The near north side (roughly NW 10th to NW 15th from Meridian westward) has developed a secondary cluster. Rents here remain lower than Midtown or Uptown, so newer operators often open here. You'll find some testing-ground menus and less-established brands, but also price flexibility and willingness to refine. It's worth checking what's recently opened before defaulting to established Uptown names.
South of downtown, Automobile Alley and the Plaza District to its west offer casual food at moderate prices. Sandwich shops, coffee roasters, breweries with food, taco-focused restaurants, and barbecue clusters dominate. Entrees run $13 to $22. These neighborhoods lack the ethnic diversity of Uptown but compensate with consistency in execution and clear sourcing (many Plaza District restaurants advertise local meat or produce explicitly).
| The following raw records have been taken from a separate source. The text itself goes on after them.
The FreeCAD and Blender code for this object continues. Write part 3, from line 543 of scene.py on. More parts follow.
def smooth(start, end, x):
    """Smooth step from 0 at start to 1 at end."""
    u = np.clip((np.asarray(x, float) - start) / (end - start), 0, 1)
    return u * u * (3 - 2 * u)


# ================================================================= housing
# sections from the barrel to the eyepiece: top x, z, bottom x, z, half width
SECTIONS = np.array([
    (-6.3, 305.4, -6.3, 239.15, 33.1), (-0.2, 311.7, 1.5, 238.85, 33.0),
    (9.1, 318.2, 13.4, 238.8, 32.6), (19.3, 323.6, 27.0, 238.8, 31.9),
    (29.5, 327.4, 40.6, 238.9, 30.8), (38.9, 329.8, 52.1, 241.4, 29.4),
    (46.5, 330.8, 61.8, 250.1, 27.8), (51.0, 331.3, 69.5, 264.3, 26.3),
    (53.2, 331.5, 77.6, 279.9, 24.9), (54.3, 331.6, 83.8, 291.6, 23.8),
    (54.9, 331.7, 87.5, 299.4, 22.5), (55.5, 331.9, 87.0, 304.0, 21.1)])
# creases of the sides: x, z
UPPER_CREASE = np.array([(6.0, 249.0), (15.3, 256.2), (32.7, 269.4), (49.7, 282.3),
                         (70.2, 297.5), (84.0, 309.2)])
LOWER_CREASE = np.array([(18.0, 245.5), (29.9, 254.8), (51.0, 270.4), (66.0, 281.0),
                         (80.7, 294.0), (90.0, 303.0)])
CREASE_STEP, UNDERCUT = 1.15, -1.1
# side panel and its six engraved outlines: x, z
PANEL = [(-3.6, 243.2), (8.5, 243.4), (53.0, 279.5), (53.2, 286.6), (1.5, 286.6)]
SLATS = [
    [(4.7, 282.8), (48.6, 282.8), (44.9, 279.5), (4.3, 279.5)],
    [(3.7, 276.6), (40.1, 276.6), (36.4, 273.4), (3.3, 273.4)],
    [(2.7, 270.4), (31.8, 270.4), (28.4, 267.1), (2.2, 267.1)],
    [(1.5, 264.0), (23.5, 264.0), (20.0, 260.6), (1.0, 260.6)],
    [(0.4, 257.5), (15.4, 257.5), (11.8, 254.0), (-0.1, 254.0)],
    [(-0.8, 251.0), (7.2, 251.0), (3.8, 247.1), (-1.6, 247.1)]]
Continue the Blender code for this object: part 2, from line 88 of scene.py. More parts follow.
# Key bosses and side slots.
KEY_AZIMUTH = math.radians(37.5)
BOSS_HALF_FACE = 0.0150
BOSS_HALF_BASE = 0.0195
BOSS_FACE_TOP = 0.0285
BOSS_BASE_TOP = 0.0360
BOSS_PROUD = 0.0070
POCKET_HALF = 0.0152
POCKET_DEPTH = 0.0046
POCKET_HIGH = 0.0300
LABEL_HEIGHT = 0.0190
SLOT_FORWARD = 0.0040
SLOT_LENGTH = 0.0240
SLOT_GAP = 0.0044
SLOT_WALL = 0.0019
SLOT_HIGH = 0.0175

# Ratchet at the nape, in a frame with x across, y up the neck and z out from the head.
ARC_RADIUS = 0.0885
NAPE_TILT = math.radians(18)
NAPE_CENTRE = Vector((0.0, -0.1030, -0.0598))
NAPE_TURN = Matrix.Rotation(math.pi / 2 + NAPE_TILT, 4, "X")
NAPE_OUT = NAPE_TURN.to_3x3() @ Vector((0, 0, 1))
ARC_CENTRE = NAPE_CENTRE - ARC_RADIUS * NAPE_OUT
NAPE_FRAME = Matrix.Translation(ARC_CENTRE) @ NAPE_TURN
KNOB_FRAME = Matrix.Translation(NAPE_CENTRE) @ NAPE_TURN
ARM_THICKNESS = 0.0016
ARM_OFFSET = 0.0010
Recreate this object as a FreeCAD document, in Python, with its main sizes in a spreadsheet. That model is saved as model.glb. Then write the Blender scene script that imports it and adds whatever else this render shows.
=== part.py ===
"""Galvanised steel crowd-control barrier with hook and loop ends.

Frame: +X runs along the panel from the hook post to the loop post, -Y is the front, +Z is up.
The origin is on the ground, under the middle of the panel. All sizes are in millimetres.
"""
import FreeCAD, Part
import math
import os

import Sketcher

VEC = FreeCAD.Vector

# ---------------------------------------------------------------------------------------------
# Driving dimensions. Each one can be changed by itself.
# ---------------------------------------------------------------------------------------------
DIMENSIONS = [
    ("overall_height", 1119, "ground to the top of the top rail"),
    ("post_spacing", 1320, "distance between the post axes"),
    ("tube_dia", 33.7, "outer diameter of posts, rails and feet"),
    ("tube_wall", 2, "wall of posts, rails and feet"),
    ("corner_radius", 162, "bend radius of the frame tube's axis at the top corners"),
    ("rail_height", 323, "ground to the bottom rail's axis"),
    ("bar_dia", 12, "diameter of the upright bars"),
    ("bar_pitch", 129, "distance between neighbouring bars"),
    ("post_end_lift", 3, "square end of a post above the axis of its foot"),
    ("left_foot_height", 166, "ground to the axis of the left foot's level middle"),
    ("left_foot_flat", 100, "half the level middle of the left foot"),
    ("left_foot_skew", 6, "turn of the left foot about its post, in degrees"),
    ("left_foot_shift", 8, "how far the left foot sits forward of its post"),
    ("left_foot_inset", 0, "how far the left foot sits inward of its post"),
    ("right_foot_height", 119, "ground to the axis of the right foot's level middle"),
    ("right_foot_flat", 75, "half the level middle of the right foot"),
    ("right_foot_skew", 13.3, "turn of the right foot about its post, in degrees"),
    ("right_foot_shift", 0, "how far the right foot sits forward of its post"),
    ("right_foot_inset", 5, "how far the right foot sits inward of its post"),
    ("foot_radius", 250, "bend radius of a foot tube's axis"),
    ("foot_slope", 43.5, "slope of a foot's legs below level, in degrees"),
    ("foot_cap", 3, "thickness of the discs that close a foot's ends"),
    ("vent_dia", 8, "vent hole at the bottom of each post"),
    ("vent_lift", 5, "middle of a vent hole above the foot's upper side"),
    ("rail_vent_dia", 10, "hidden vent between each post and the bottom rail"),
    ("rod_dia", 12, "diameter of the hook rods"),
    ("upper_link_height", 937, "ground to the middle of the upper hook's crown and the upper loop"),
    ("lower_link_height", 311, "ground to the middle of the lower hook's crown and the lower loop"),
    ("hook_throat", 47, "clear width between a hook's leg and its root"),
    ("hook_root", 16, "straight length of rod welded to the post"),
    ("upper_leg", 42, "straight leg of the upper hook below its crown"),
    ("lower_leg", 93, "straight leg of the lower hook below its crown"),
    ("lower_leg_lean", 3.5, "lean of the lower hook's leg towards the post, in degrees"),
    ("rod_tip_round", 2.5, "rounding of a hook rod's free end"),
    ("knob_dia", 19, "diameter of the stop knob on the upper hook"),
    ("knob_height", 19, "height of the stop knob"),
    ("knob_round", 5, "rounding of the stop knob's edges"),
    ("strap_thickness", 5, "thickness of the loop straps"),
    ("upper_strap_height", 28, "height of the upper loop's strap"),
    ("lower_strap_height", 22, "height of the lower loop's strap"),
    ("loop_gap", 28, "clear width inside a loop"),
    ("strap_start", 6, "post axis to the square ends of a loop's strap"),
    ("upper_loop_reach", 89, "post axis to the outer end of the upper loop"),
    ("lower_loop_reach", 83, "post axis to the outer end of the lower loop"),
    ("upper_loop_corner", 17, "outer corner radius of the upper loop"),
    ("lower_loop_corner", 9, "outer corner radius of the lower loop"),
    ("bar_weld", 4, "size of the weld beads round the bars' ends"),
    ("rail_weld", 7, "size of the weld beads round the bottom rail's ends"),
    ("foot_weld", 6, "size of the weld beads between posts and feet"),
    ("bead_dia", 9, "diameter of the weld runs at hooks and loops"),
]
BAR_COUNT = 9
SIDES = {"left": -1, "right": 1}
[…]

The Plaza District specifically has developed a weekend market culture and weekend-only pop-ups. If you're visiting on a weekday, Automobile Alley's established spots offer more reliable hours. If you can time a Saturday or Sunday visit to the Plaza, you'll access restaurants and food vendors operating nowhere else in the city.
Barbecue deserves separate mention because Oklahoma City sits in genuine barbecue country, and this neighborhood contains multiple established operations. Expect whole hog or brisket plates at $14 to $18. The quality variance is smaller than at higher price points because the technique is ancient and the customer base is vocal. If a barbecue place serves mediocre smoked meat, it doesn't survive in a city with competing options ten blocks away.
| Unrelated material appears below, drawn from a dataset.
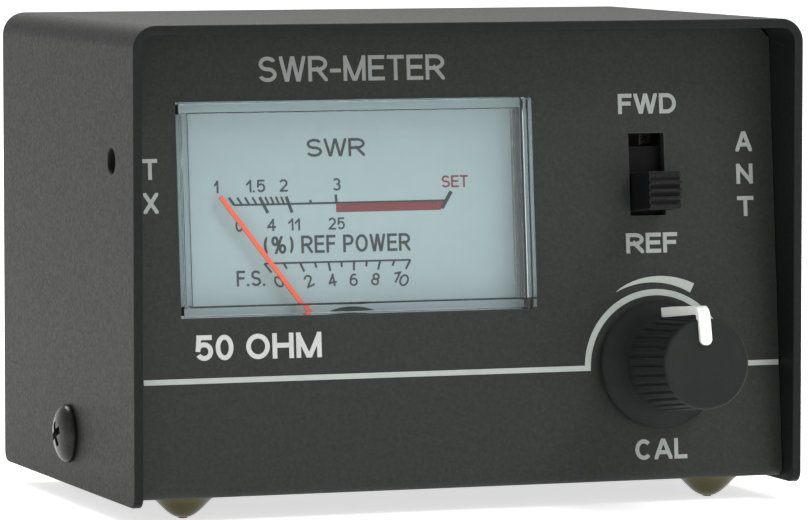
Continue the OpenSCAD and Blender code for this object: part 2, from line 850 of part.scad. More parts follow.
// The square flange and the collar behind it that sits in the back panel's hole
module socket_flange(side) {
    color([0.76, 0.76, 0.74]) at_socket(side) difference() {
        union() {
            intersection() {
                block(-12.7, 12.7, -12.7, 12.7, 0, flange_t);
                rod(16.6, -1, flange_t + 1);
            }
            rod(6.9, -2.4, 0.5);
        }
        rod(4.6, -4, flange_t + 1);
        screw_places() rod(m3_hole, -1, flange_t + 1);
    }
}

// The barrel that takes the plug's coupling ring, with notches round its mouth
module socket_barrel(side) {
    end = flange_t + barrel_length;
    color([0.76, 0.76, 0.74]) at_socket(side) difference() {
        union() {
            rod(barrel_r, flange_t, end - 0.5);
            translate([0, 0, end - 0.5])
                cylinder(r1 = barrel_r, r2 = barrel_r - 0.5, h = 0.5);
        }
        rod(6, 4.8, end + 1);
        rod(4.6, 0, 5);
        for (i = [0:7]) rotate([0, 0, i * 45]) block(5, 9, -0.6, 0.6, end - 0.9, end + 1);
    }
}

module tx_socket_flange() {
    socket_flange(-1);
}

module tx_socket_barrel() {
    socket_barrel(-1);
}

module ant_socket_flange() {
    socket_flange(1);
}

module ant_socket_barrel() {
    socket_barrel(1);
}

module socket_insulators() {
    color([0.90, 0.88, 0.82]) for (side = [-1, 1]) at_socket(side) difference() {
        union() {
            rod(4.58, -3.4, 4.9);
            rod(5.97, 4.8, 6.6);
        }
        rod(2.92, -5, 8);
    }
}

module socket_contact(side) {
    color([0.82, 0.68, 0.36]) at_socket(side) difference() {
        union() {
            rod(2.9, -3.5, 8.3);
            rod(3.7, -4.3, -3.42);
            rod(2, -13, -4);
        }
        rod(contact_bore, 0.3, 9);
        block(-4, 4, -0.25, 0.25, 4.3, 9);
        block(-0.25, 0.25, -4, 4, 4.3, 9);
        rod(1.2, -14, -10);
    }
}

module tx_socket_contact() {
    socket_contact(-1);
}

module ant_socket_contact() {
    socket_contact(1);
}

module socket_screws() {
    color([0.78, 0.78, 0.76]) for (side = [-1, 1]) at_socket(side) screw_places()
        translate([0, 0, flange_t]) pan_screw(m3_head_r, m3_head_h, m3_r, 6.8);
}

module ground_lugs() {
    color([0.80, 0.80, 0.76]) for (side = [-1, 1]) at_socket(side)
        translate([-side * screw_grid, screw_grid, 0]) difference() {
            union() {
                rod(2.9, -1.5, -1);
                translate([-side * 5, 0, -1.25]) cube([6, 2.4, 0.5], center = true);
                translate([-side * 7.75, 0, -3]) cube([0.5, 2.4, 4], center = true);
            }
            rod(1.55, -3, 0);
        }
}

// ---------- circuit board ----------

module circuit_board() {
    color([0.50, 0.34, 0.16]) difference() {
        block(-board_w / 2, board_w / 2, board_y0, board_y1,
            socket_z - board_h / 2, socket_z + board_h / 2);
        for (side = [-1, 1]) at_socket(side) rod(2.15, -14, -9);
        for (step = [-1, 1]) at_board(0, step * board_step) rod(m3_hole, -3, 1);
    }
}

// Where the parts stand on the board
module diode_places() {
    for (side = [-1, 1]) at_board(side * 10, 6.6) children();
}

module flat_resistor_places() {
    for (side = [-1, 1]) at_board(side * 11, -6.8) children();
}

module upright_resistor_places() {
    for (side = [-1, 1]) at_board(side * 28.5, 5.5) rotate([0, 0, 90]) children();
}

module capacitor_places() {
    for (side = [-1, 1]) at_board(side * 20, -7) children();
    at_board(12, 11) children();
}

// The two copper pads under a part's leads
module pads(pitch) {
    for (side = [-1, 1]) translate([side * pitch / 2, 0, 0]) rod(0.8, 0, track_t);
}

module board_tracks() {
    color([0.80, 0.50, 0.28]) {
        at_board(0, 0) block(-18.2, 18.2, -1.5, 1.5, 0, track_t);
        for (side = [-1, 1]) {
            at_board(0, 0) block(-14, 14, side * 3.2 - 0.6, side * 3.2 + 0.6, 0, track_t);
            at_board(side * socket_x, 0) tube(3.7, 2.15, 0, track_t);
            at_board(side * 24, low_track) block(-6, 6, -2, 2, 0, track_t);
            at_board(side * 22, high_track) block(-8, 8, -2, 2, 0, track_t);
        }
        diode_places() pads(diode_pitch);
        flat_resistor_places() pads(resistor_pitch);
        upright_resistor_places() pads(resistor_pitch);
        capacitor_places() pads(capacitor_pitch);
    }
}

module diodes() {
    color([0.85, 0.50, 0.25]) diode_places() axial(0.9, 3.8, diode_pitch, 1.3);
}

module resistors() {
    color([0.78, 0.66, 0.45]) {
        flat_resistor_places() axial(1.1, 6, resistor_pitch, 1.5);
        upright_resistor_places() axial(1.1, 6, resistor_pitch, 1.5);
    }
}

module capacitors() {
    color([0.75, 0.45, 0.20]) capacitor_places() {
        translate([0, 0, 3.4]) rotate([90, 0, 0]) cylinder(r = 2.4, h = 1.3, center = true);
        for (side = [-1, 1]) translate([side * capacitor_pitch / 2, 0, 0])
            block(-0.25, 0.25, -0.25, 0.25, track_t, 2.5);
    }
}

module board_standoffs() {
    color([0.78, 0.64, 0.32]) for (step = [-1, 1])
        translate([0, board_y1, socket_z + step * board_step]) rotate([-90, 0, 0])
            nut(m3_nut, 1.5, 0, board_gap);
}

module board_screws() {
    color([0.78, 0.78, 0.76]) for (step = [-1, 1]) {
        translate([0, rear_y, socket_z + step * board_step]) rotate([-90, 0, 0])
            pan_screw(m3_head_r, m3_head_h, m3_r, 5);
        at_board(0, step * board_step) pan_screw(m3_head_r, m3_head_h, m3_r, 5.5);
    }
}

module solder_joints() {
    color([0.72, 0.73, 0.74]) for (side = [-1, 1]) at_socket(side) difference() {
        translate([0, 0, -13]) cylinder(r1 = 2.3, r2 = 3.4, h = 0.92);
        rod(2.01, -15, -10);
    }
}

// ---------- hook-up wires ----------

module red_wires() {
    color([0.65, 0.08, 0.06]) {
        wire([
            panel_point(meter_x - stud_x, stud_s, base_out - 3),
            panel_point(meter_x - stud_x, stud_s, base_out - 6),
            [-30, board_y0 - 6, 16],
            [-27, board_y0 - 2, socket_z + low_track],
            [-27, track_y, socket_z + low_track]
        ], wire_r);
        wire([
            panel_point(switch_x - contact_x, switch_s + contact_step, -13.5),
            panel_point(switch_x - contact_x, switch_s + contact_step, -16.5),
            [20, board_y0 - 8, socket_z + 14],
            [20, board_y0 - 2.5, socket_z + high_track],
            [20, track_y, socket_z + high_track]
        ], wire_r);
    }
}

module black_wires() {
    color([0.05, 0.05, 0.05]) {
        wire([
            panel_point(meter_x + stud_x, stud_s, base_out - 3),
            panel_point(meter_x + stud_x, stud_s, base_out - 6),
            [14, board_y0 - 7, 14],
            [22, board_y0 - 2.5, socket_z + low_track],
            [22, track_y, socket_z + low_track]
        ], wire_r);
        wire([
            panel_point(knob_x + pot_lug_x, knob_s - pot_lug_step, -9.5),
            panel_point(knob_x + pot_lug_x, knob_s - pot_lug_step, -13),
            [36, board_y0 - 9, 12],
            [28, board_y0 - 3, socket_z + low_track],
            [28, track_y, socket_z + low_track]
        ], wire_r);
    }
}

module yellow_wires() {
    color([0.85, 0.68, 0.12]) {
        wire([
            panel_point(switch_x + contact_x, switch_s, -13.5),
            panel_point(switch_x + contact_x, switch_s, -17),
            [30, board_y0 - 7, socket_z + 10],
            [26, board_y0 - 2.5, socket_z + high_track],
            [26, track_y, socket_z + high_track]
        ], wire_r);
        wire([
            panel_point(knob_x + pot_lug_x, knob_s + pot_lug_step, -9.5),
            panel_point(knob_x + pot_lug_x, knob_s + pot_lug_step, -13),
            [39, board_y0 - 14, 30],
            panel_point(switch_x + 4.4, switch_s - contact_step, -20),
            panel_point(switch_x + contact_x, switch_s - contact_step, -16.5),
            panel_point(switch_x + contact_x, switch_s - contact_step, -13.5)
        ], wire_r);
    }
}

front_panel();
chassis_floor();
rear_panel();
cover();
cover_screws();
machine_nuts();
feet();
meter_window();
meter_gasket();
dial_plate();
dial_screws();
meter_base();
meter_yoke();
meter_magnet();
movement_posts();
movement_bridges();
movement_screws();
hairsprings();
moving_coil();
needle_staff();
needle();
needle_weights();
meter_terminals();
meter_bracket();
bracket_screw();
switch_frame();
switch_base();
switch_terminals();
switch_handle();
switch_sliders();
pot_can();
pot_bushing();
pot_wafer();
pot_terminals();
pot_nut();
pot_washer();
pot_shaft();
pot_wiper();
cal_knob();
knob_pointer();
tx_socket_flange();
tx_socket_barrel();
ant_socket_flange();
ant_socket_barrel();
socket_insulators();
tx_socket_contact();
ant_socket_contact();
socket_screws();
ground_lugs();
circuit_board();
board_tracks();
diodes();
resistors();
capacitors();
board_standoffs();
board_screws();
solder_joints();
red_wires();
black_wires();
yellow_wires();
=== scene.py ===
"""Looks of the SWR meter: finishes for every CAD node, and the pieces with finer shapes than the CAD holds.

The panel has its own frame, in millimetres: x to the right, s up the slope from the panel's bottom edge,
and out straight away from its face. The matrix PANEL turns its places, in metres, into the shared frame's.
"""

import math

import bmesh
import bpy
from mathutils import Matrix, Vector
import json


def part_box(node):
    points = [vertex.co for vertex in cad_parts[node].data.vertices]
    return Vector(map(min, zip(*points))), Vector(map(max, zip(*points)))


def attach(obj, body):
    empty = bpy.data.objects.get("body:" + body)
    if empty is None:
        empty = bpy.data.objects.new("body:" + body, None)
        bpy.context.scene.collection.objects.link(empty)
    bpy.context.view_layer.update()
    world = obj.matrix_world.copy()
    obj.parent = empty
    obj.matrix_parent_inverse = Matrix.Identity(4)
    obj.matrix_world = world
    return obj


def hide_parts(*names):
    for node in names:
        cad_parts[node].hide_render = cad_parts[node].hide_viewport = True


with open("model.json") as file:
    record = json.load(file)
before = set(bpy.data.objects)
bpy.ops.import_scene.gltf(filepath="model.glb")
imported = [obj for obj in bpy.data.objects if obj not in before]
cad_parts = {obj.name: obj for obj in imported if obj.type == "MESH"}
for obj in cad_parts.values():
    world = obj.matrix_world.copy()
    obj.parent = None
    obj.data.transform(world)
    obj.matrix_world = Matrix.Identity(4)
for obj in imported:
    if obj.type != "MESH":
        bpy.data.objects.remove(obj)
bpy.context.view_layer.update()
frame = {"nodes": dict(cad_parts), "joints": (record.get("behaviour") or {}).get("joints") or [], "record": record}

MM = 0.001
CASE = "case"
JOINTS = {joint["name"]: joint for joint in frame["joints"]}
SLOT_OF = {part["node"]: part["material_slot"] for part in frame["record"]["subparts"]}

# The panel's frame, from the joints: the knob turns about the panel's normal, and the switch slides up its
# slope. KNOB_X and KNOB_S are the knob's middle in that frame.
ACROSS = Vector((1, 0, 0))
UP_SLOPE = Vector(JOINTS["fwd_ref_slide"]["axis"]).normalized()
OUTWARD = -Vector(JOINTS["cal_knob_turn"]["axis"]).normalized()
KNOB_X, KNOB_S = 26.7, 15.0
PANEL_ORIGIN = (
    Vector(JOINTS["cal_knob_turn"]["pos_m"]) - ACROSS * KNOB_X * MM - UP_SLOPE * KNOB_S * MM
)
PANEL = Matrix((ACROSS, UP_SLOPE, OUTWARD)).transposed().to_4x4()
PANEL.translation = PANEL_ORIGIN
MILLIMETRES = Matrix.Scale(MM, 4)


# ---------- camera, lights and floor ----------


def aim(thing, place, target):
    """Puts a camera or light at place, looking at target."""
    thing.location = place
    thing.rotation_mode = "QUATERNION"
    thing.rotation_quaternion = (Vector(target) - Vector(place)).to_track_quat("-Z", "Y")


# The camera's lens and sensor in millimetres, its angles to the right of straight back and upwards in
# degrees, and its place in millimetres from the foot of the cover's front edge
LENS, SENSOR = 247.9, 36
CAMERA_YAW, CAMERA_PITCH = 19.64, -4.22
CAMERA_PLACE = (-243.99, -656.91, 81.66)


def add_camera():
    """A long lens from the front left, a little above the meter."""
    low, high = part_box("cover")
    front_foot = Vector(((low.x + high.x) / 2, low.y, low.z))
    data = bpy.data.cameras.new("camera")
    data.lens = LENS
    data.sensor_width = SENSOR
    data.clip_start = 0.01
    data.clip_end = 20
    camera = bpy.data.objects.new("camera", data)
    bpy.context.scene.collection.objects.link(camera)
    yaw, pitch = math.radians(CAMERA_YAW), math.radians(CAMERA_PITCH)
    forward = Vector(
        (math.sin(yaw) * math.cos(pitch), math.cos(yaw) * math.cos(pitch), math.sin(pitch))
    )
    place = front_foot + Vector(CAMERA_PLACE) * MM
    aim(camera, place, place + forward)
    bpy.context.scene.camera = camera


# Softboxes, each as (name, place, target, width, height, watts, colour)
LIGHTS = [
    ("key", (0.5, -0.6, 0.95), (0, 0, 0.03), 0.55, 0.55, 7, (1, 1, 1)),
    ("left_fill", (-0.9, -0.15, 0.3), (0, 0, 0.03), 0.5, 0.5, 0.3, (1, 1, 1)),
    ("top", (0.0, 0.6, 0.8), (0, 0, 0.05), 0.8, 0.5, 9, (1.0, 0.98, 0.88)),
]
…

Deep Deuce's food story is still forming. Historically, the neighborhood was a center of African American commerce and culture. Current food operations include long-standing soul food restaurants, newer conceptual openings, and food trucks. Prices range from $10 lunch plates to $28 entrees depending on the venue.
This neighborhood matters not for being undervalued but for containing restaurants that wouldn't exist in Midtown or Bricktown. Family recipes and cultural continuity exist here in ways that feel inauthentic when replicated elsewhere. Spend your money here to eat food made by people with a stake in the neighborhood's history, not to discover a "hidden" bargain.
Use geography and budget together. If you have $50 to spend on a single meal (one entree, one drink), Midtown or high-end Uptown makes sense. If you have $40 for two people, Uptown's ethnic restaurants or the Plaza District's casual concepts stretch the budget further. If you're in a neighborhood for an unrelated reason, eat there rather than driving to a "better" zone.
Monday through Wednesday, fewer high-volume restaurants are open, so plan for Uptown's established names or casual chains. Thursday through Saturday, test newer or smaller operations that rely on weekend traffic.
The read here: Oklahoma City has good food scattered across price points, but the relationship between price and value is steeper in some neighborhoods than others. Knowing the difference before you choose a restaurant is the only local knowledge that actually saves money and disappointment.